Visão atual sobre dopamina pode estar equivocada

NATALIE ANGIER
ENSAIO

Se você alguma vez já encontrou roedores devorando alimentos em sua cozinha, vai gostar de conhecer uma variedade de camundongo de laboratório à qual falta a motivação para comer.
O camundongo é fisicamente capaz de comer. Ele gosta do sabor da comida. Ele é capaz de mastigar e engolir, ao mesmo tempo em que mexe o focinho em aparente satisfação.
No entanto, se ficar por conta própria, ele não se animará a procurar seu jantar. A simples ideia de ter que atravessar sua gaiola e tirar a ração da tigela o enche de apatia avassaladora. Em poucas semanas, o bichinho morre de inanição.

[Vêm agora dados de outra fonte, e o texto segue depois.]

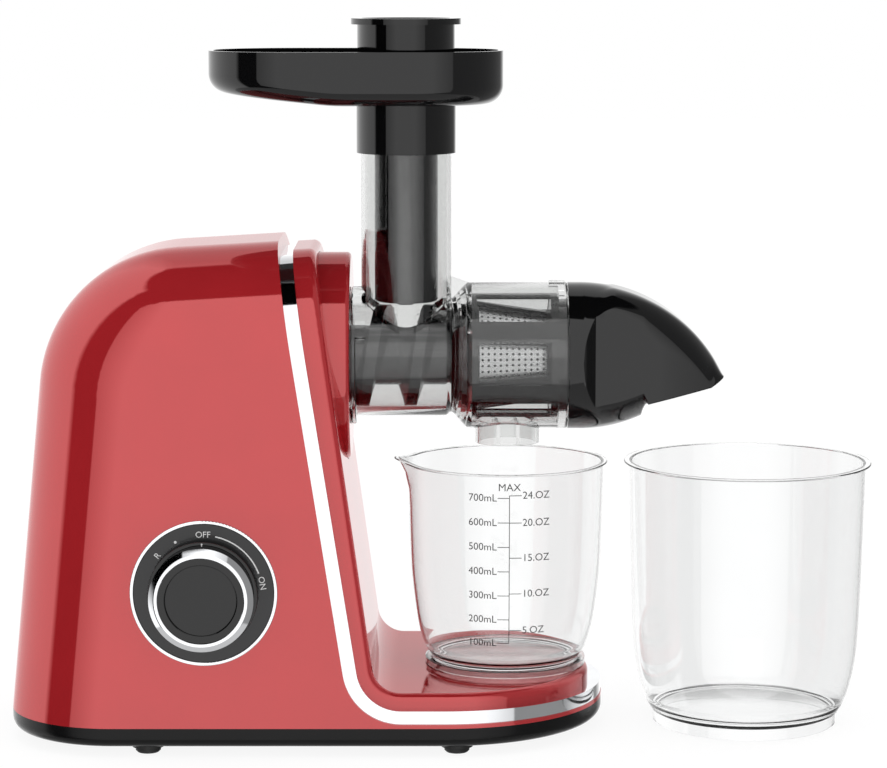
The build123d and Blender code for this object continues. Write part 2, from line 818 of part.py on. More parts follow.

Por trás do tédio do roedor está um deficit grave de dopamina, uma das moléculas de sinalização essenciais do cérebro. Ultimamente a dopamina tem estado na moda, assim como esteve a serotonina nos anos 1990, com o Prozac.
As pessoas falam em receber sua "injeção de dopamina" com chocolate, música, a Bolsa de Valores, a vibração do BlackBerry contra sua coxa -qualquer coisa que lhes dê uma pequena sensação prazerosa. Sabe-se que agentes de dependência já conhecidos, como cocaína, metanfetamina, álcool e nicotina, estimulam os circuitos de dopamina do cérebro.
Na imaginação popular, a dopamina nos faz sentir bem e querer sentir bem outra vez. Se você não se cuidar, ficará viciado, escravo das linhas de prazer que percorrem seu cérebro.
Entretanto, como revelam novas pesquisas sobre camundongos deficientes em dopamina e outros estudos, a imagem da dopamina como nosso pequeno Baco cerebral é enganosa, assim como era enganosa a caricatura anterior da serotonina como um "rostinho feliz" neural.
Segundo a visão emergente, discutida recentemente em Chicago em reunião da Sociedade de Neurociência dos EUA, a dopamina diz respeito não tanto ao prazer e à recompensa quanto à motivação e à garra, a enxergar o que é preciso fazer para sobreviver e então fazê-lo. "Quando você não consegue respirar e está ofegante, você diria que isso é prazeroso?", disse Nora D. Volkow, pesquisadora dos efeitos da dopamina e diretora do Instituto Nacional de Abuso de Drogas. "Ou, quando você está com tanta fome que se dispõe a comer algo asqueroso, isso é prazeroso?"
Nessas duas reações, disse Volkow -quando você se esforça desesperadamente para inspirar e quando come algo que normalmente rejeitaria-, os caminhos da dopamina no cérebro estão funcionando a todo vapor. "O cérebro inteiro fica voltado a uma só coisa", disse ela. "Esse ímpeto intenso é para tirar você de um estado de privação e mantê-lo vivo."
A dopamina também faz parte do filtro de saliência do cérebro. "Não é possível prestar atenção a tudo, mas você, como organismo, quer ser hábil em reconhecer coisas novas", disse Volkow. "Você pode não notar uma mosca na sala, mas, se essa mosca fosse fluorescente, suas células de dopamina entrariam em plena ação."
Além disso, nosso detector de saliência movido a dopamina foca objetos familiares que imbuímos de grande valor, tanto positivo quanto negativo: objetos que desejamos e objetos que tememos. Se adoramos chocolate, nossos neurônios de dopamina provavelmente começarão a disparar ao ver um bombonzinho sobre um balcão. Mas, se temos medo de barata, os mesmos neurônios podem disparar ainda mais quando percebemos que o suposto bombom na realidade tem seis patinhas.
Contudo, o próprio sabor prazeroso do chocolate ou a ansiedade provocada pela fobia de baratas podem muito bem ser obra de outras moléculas de sinalização, como opiáceos ou hormônios do estresse. A dopamina simplesmente faz com que seja quase impossível ignorar um objeto relevante.